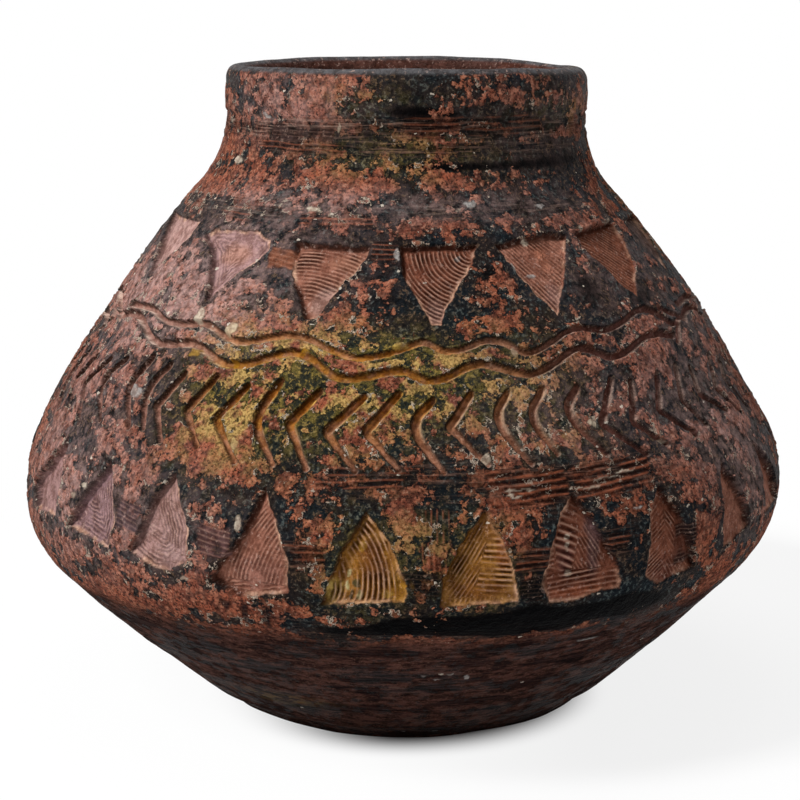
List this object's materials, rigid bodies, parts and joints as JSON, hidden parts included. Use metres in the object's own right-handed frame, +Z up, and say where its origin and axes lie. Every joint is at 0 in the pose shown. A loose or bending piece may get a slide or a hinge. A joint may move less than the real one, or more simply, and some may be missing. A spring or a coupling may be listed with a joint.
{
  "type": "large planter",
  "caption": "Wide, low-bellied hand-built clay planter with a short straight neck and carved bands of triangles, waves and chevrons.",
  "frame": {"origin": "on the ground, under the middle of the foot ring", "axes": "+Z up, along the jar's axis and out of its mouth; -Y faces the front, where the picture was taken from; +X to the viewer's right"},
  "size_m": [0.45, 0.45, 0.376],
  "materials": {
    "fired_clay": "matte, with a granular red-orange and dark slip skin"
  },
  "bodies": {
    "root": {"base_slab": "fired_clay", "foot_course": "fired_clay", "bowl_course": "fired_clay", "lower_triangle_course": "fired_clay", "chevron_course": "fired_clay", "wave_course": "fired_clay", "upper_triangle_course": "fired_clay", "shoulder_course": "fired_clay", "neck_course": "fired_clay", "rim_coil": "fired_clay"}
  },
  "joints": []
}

==

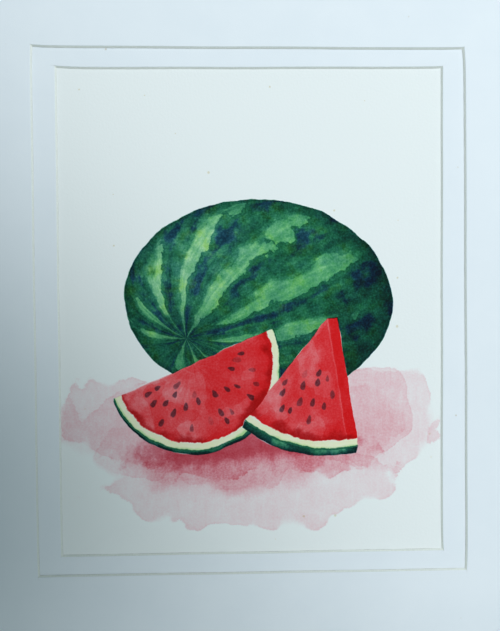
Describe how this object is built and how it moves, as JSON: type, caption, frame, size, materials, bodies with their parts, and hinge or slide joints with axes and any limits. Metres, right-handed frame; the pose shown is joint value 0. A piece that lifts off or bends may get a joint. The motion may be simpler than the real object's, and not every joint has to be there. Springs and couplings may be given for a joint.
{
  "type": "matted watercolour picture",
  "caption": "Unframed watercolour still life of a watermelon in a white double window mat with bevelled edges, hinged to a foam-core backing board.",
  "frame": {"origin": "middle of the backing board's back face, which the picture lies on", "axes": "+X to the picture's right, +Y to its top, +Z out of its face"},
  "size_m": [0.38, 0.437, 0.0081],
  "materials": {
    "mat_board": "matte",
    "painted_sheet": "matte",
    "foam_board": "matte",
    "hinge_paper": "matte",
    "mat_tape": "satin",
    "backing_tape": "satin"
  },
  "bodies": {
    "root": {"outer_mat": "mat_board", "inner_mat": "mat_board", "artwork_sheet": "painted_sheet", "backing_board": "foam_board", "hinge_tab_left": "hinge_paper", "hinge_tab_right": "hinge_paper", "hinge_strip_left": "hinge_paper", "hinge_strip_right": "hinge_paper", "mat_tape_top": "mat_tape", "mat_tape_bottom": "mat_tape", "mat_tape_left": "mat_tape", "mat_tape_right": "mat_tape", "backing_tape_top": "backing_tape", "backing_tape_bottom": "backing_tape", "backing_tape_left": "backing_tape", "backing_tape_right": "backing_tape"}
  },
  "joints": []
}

REQUIRED WORK: Locate all lines that include the word "bodies" and copy them out.

FULL SOLUTION:
List this object's materials, rigid bodies, parts and joints as JSON, hidden parts included. Use metres in the object's own right-handed frame, +Z up, and say where its origin and axes lie. Every joint is at 0 in the pose shown. A loose or bending piece may get a slide or a hinge. A joint may move less than the real one, or more simply, and some may be missing. A spring or a coupling may be listed with a joint.
  "bodies": {
Describe how this object is built and how it moves, as JSON: type, caption, frame, size, materials, bodies with their parts, and hinge or slide joints with axes and any limits. Metres, right-handed frame; the pose shown is joint value 0. A piece that lifts off or bends may get a joint. The motion may be simpler than the real object's, and not every joint has to be there. Springs and couplings may be given for a joint.
  "bodies": {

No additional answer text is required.